There’s a version of this advice everyone repeats. It’s mostly wrong.

The 50/30/20 budget has become the default framework that financial advisors, apps, and internet commenters recommend to anyone who asks about budgeting. Fifty percent to needs, thirty percent to wants, twenty percent to savings and debt payoff. The percentages add up perfectly. The categories feel clear enough. It sounds like a system that should work.

But when I actually tried following it after my first real job, I was over budget by the third line item. My rent alone was 38% of my take-home pay, and that was in a decent neighborhood with two roommates. Add utilities, car insurance, groceries, and student loan minimums, and I was at 72% before I’d bought a single “want.” The rule wasn’t just slightly off—it was describing someone else’s financial reality entirely.

The problem isn’t that you’re bad at budgeting. The problem is that the 50/30/20 rule was designed for an economy that doesn’t match the one we’re living in.

Where Did This Rule Come From?

Elizabeth Warren popularized the 50/30/20 rule in her book “All Your Worth,” published when housing markets and wage-to-cost ratios looked dramatically different. The framework was based on bankruptcy research and median financial data from that period. It wasn’t arbitrary—but it also wasn’t designed to be permanent.

Since then, housing costs have outpaced wage growth in most metro areas. Healthcare expenses have climbed. Student loan balances have ballooned. Meanwhile, the 50/30/20 percentages have stayed frozen in place, repeated so often that people assume they’re laws of nature rather than guidelines based on specific economic conditions.

When your baseline “needs” category requires more than 50% just to survive, the entire framework collapses.
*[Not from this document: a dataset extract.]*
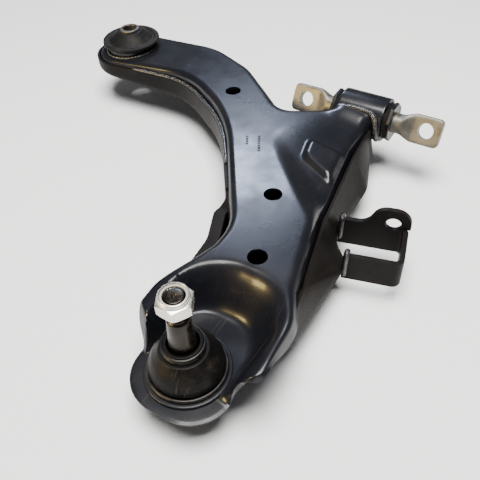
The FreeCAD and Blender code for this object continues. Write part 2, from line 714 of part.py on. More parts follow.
def boot_neck_ring():
    """The ring that holds the boot's neck on the stud."""
    return named(turned("neck_ring", [
        ("boot_top_r + 0.1", "neck_ring_low"), ("neck_ring_r", "neck_ring_low"),
        ("neck_ring_r", "neck_ring_top"), ("boot_top_r + 0.1", "neck_ring_top")], at=BALL),
        "boot_neck_ring")


def stud_nut():
    """Hexagon lock nut with a round collar for its locking ring."""
    hexagon = doc.addObject("Part::Prism", unique("hexagon"))
    hexagon.Polygon = 6
    bind(hexagon, Circumradius="nut_flats / 2 / cos(30deg)", Height="nut_top - nut_low",
         Placement__Base__x="ball_x", Placement__Base__y="ball_y", Placement__Base__z="nut_low")
    hexagon.Placement.Rotation = FreeCAD.Rotation(UP, size("nut_turn"))
    trim = turned("nut_trim", [
        ("0", "nut_low"), ("nut_flats / 2 + 0.4", "nut_low"), ("nut_flats / 2 + 2", "nut_low + 0.9"),
        ("nut_flats / 2 + 2", "nut_top - 1.3"), ("nut_flats / 2 - 0.3", "nut_top"), ("0", "nut_top")],
        at=BALL)
    collar = turned("nut_collar", [
        ("nut_bore_r", "nut_top - 0.1"), ("nut_collar_r", "nut_top - 0.1"),
        ("nut_collar_r", "nut_collar_top - 0.8"), ("nut_collar_r - 0.8", "nut_collar_top"),
        ("nut_bore_r + 0.6", "nut_collar_top"), ("lock_r + 0.01", "nut_collar_top - 0.9"),
        ("lock_r + 0.01", "lock_low"), ("nut_bore_r", "lock_low")], at=BALL)
    nut = cut(common(hexagon, trim), dish_disc("nut_bore_r", "nut_low - 1", "nut_top + 1"))
    return named(fuse(nut, collar), "stud_nut")


def nut_lock_ring():
    """The locking ring held in the nut's collar."""
    return named(turned("lock_ring", [
        ("nut_bore_r", "lock_low + 0.01"), ("lock_r", "lock_low + 0.01"),
        ("lock_r", "nut_collar_top - 1"), ("nut_bore_r", "nut_collar_top - 1")], at=BALL), "nut_lock_ring")


# ---------------------------------------------------------------------------------------
# Build, check and export
# ---------------------------------------------------------------------------------------
def build():
    """Make every sub-part."""
    upper = upper_shell()
    lower_shell()
    seam_weld("seam_weld_outboard", OUTBOARD_RUN)
    seam_weld("seam_weld_inboard", INBOARD_RUN)
    rear_collar()
    rear_collar_weld()
    rear_can()
    rear_rubber()
    rear_sleeve()
    front_tube()
    front_tube_weld(upper)
    front_can()
    front_rubber()
    front_bar()
    for word, side in (("forward", 1), ("rearward", -1)):
        bar_seal("front_seal_" + word, side)
        bar_plate("front_plate_" + word, side)
    strap = link_strap()
    strap_weld("strap_weld_outboard", size("strap_half") + 0.2, strap)
    strap_weld("strap_weld_inboard", -size("strap_half") - 0.2, strap)
    joint_housing()
    joint_cover()
    ball_seat()
    boot_base_ring()
    dust_boot()
    boot_neck_ring()
    ball_stud()
    stud_nut()
    nut_lock_ring()
    doc.recompute()


def check():
    """Stop if any object failed or any sub-part is not one sound shape."""
    failed = [obj.Name for obj in doc.Objects if "Invalid" in obj.State or "Error" in obj.State]
    if failed:
        raise RuntimeError("objects failed: %s" % failed)
    for obj in finished:
        if obj.Shape.isNull() or not obj.Shape.isValid():
            raise RuntimeError("sub-part has no valid shape: %s" % obj.Label)


def export():
    """Write each sub-part to its own file."""
    os.makedirs("parts", exist_ok=True)
    for obj in finished:
        obj.Shape.exportStep("parts/%s.step" % obj.Label)
        print("%-22s %10.1f mm3  %d solid" % (obj.Label, obj.Shape.Volume, len(obj.Shape.Solids)))


build()
check()
export()
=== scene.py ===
import math

import bmesh
import bpy
import numpy as np
from mathutils import Matrix, Vector, noise


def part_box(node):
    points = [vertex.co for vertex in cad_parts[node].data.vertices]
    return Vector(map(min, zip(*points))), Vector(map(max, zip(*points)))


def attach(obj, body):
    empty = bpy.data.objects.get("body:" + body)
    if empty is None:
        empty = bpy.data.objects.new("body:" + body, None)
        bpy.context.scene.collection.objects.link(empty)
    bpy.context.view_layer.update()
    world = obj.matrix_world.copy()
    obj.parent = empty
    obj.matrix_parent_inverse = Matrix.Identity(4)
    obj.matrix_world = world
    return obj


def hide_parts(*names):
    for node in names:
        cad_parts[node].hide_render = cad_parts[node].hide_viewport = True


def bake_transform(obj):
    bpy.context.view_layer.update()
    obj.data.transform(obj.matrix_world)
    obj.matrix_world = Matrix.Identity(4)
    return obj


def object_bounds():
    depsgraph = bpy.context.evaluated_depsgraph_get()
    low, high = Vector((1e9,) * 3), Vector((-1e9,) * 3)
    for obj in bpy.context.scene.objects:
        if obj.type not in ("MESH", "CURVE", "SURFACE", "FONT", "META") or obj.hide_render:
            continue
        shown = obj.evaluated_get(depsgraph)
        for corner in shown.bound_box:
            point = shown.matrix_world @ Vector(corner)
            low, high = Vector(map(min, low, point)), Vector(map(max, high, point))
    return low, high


bl_info = {
    "name": "Control Arm",
    "version": (1, 0, 0),
    "blender": (4, 5, 0),
    "location": "View3D > Sidebar > Control Arm",
    "description": "Builds the finished surfaces of a pressed-steel control arm around its packed frame",
    "category": "Add Mesh",
}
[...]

You’re left either ignoring the rule entirely or feeling like you’ve failed at something that was never realistic to begin with.

What Counts as a Need Anyway?

The categories themselves create confusion that the rule’s simplicity promises to eliminate. Is your phone bill a need or a want? What about internet when your job requires remote work twice a week? Where does car maintenance fall when you commute thirty miles each way?

I spent an entire weekend once trying to categorize every transaction from the previous month. My gym membership felt like a want until I remembered my doctor specifically recommended regular exercise for managing anxiety. My streaming subscriptions were obviously wants—except the one I share with my parents who can’t figure out how to set up their own account. The line between categories isn’t as clean as the percentages suggest.

The real problem with rigid budget categories isn’t that people are irresponsible—it’s that modern life doesn’t fit into three neat boxes.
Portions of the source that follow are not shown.